On Thursday morning, at 2 o'clock, Mr. G. T. Thompson, coroner for the
borough of Dover, held an inquest on the bodies of the sufferers by the
late explosion on tbe South-Eastern line, near Dover. The following is a
list of those to whom this terrible accident has proved fatal:— William
Jordon aged 23; Thomas Hutton, aged 52; James Cook, aged 56; John
Russell, and John Pain, aged 39; Israel Hughes, aged 28; John Wilson,
aged 25; William Richards, Edward Ruck, John Kendall, aged 24; Joseph
Hambrook, aged 24; and Joseph Willis, alias Reader. Of these 10 have
left widows, and one of them, Pain, a family of seven children.

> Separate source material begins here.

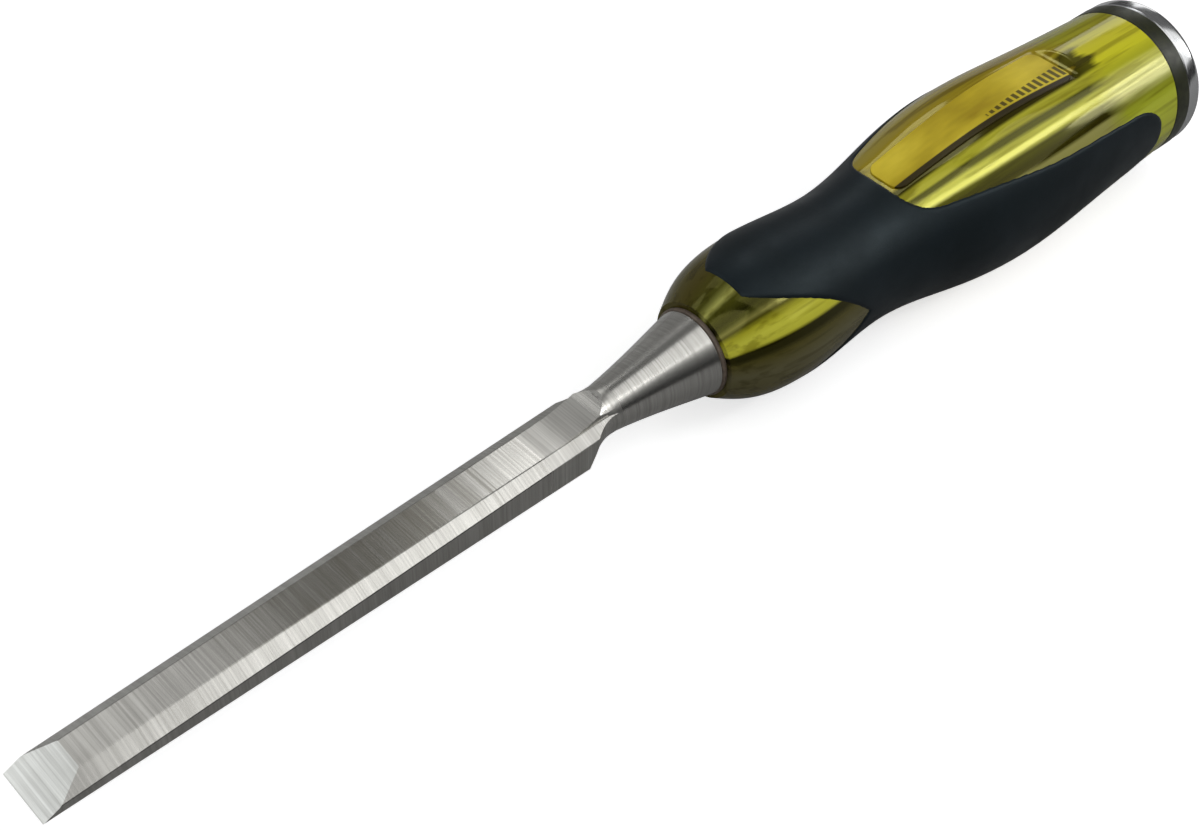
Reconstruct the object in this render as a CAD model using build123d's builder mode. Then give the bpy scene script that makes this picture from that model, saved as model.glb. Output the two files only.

Shortly
after 12 o'clock the jury and coroner went to view the bodies and the
scene of the disaster. The remains of these unfortunate men have been so
horribly mutilated and disfigured that the spectacle they presented was
appalling to the last degree. Their heads had been charred and shattered
to such an extent that several of them could with difficulty be
identified, and their scorched bodies and broken limbs made every
spectator, who had the courage to look at them, shudder with horror.
After the whole of the evidence had been heard, the coroner adjourned
the inquest till Wednesday next, at one o'clock.